New generations interpreted expressions of “good manners” as subservient and submissive behavior. They became disillusioned with the revelations and uncovering of the secret mistresses, private abuse of alcohol, and hypocrisy within the churches. The so-called “British education” was becoming one dimensional and very often outdated and irrelevant.
“Coolies” and “niggers” were still being berated in the confines of living rooms of these so-called integrated villages. Blacks voted for the Black party. Indians voted for the Indian party.
Indian parents forcefully rejected interracial relationships and marriage, especially to Blacks.
In short, simmering beneath this deceptive surface of civility and harmony were a multitude of problems which are now coming home to roost.
The 60s was perhaps the best time to be born and to live. The war was over, the baby boomers were in full replenish the earth mode. There were many children to play, go to school with and get into mischief.
What made it an exciting time?
The world was innocent. There were little or no corrupting influence. There was no television, no cellphone, not many cars and a healthy planet.
For entertainment we went to see Bollywood movies in the town. The stars were larger than life characters. People in the village adopted their fashion sense, hairstyle and mannerism. There was Andaz, Farz, Sholay, Prem Kahani, etc. The songs were sang across the countryside as radios blared Sundays at 1:00 clock in the afternoon. One hour of Indian music. Then there was the Beetles, Elvis and western movies.

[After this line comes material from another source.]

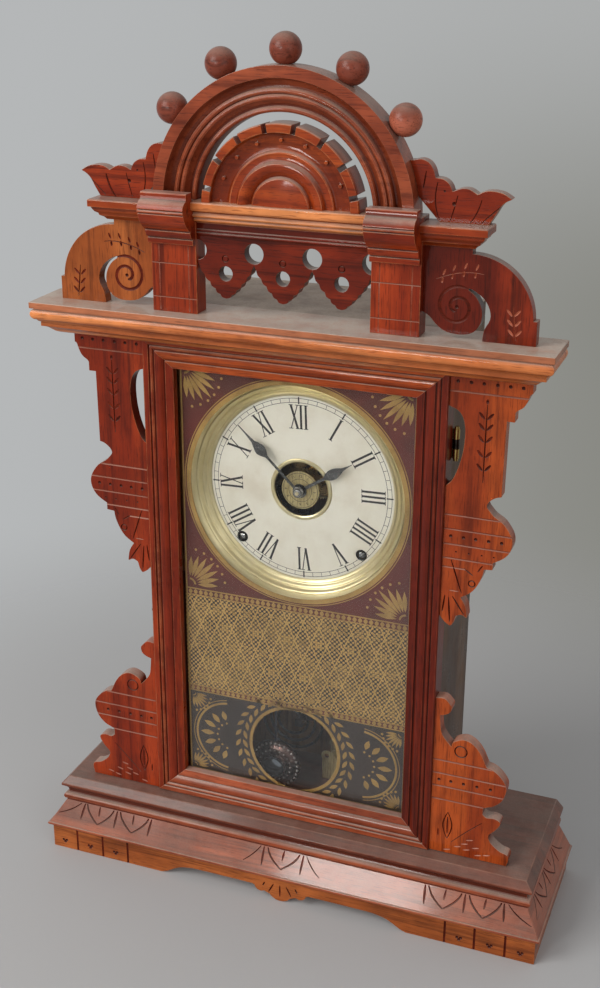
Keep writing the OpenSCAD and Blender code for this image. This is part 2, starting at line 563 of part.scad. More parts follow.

Life assumed it’s own pace, women went from home to home and shared the village gossip or what was happening in their lives. The men met at the local rum shop their favourite watering hole and drank, talk and de stressed.
Manners were an important part of the moral code. I remember clearly we never passed an adult without saying “good morning” or “good afternoon”. Those days have wilted away but it is a blessing to recall.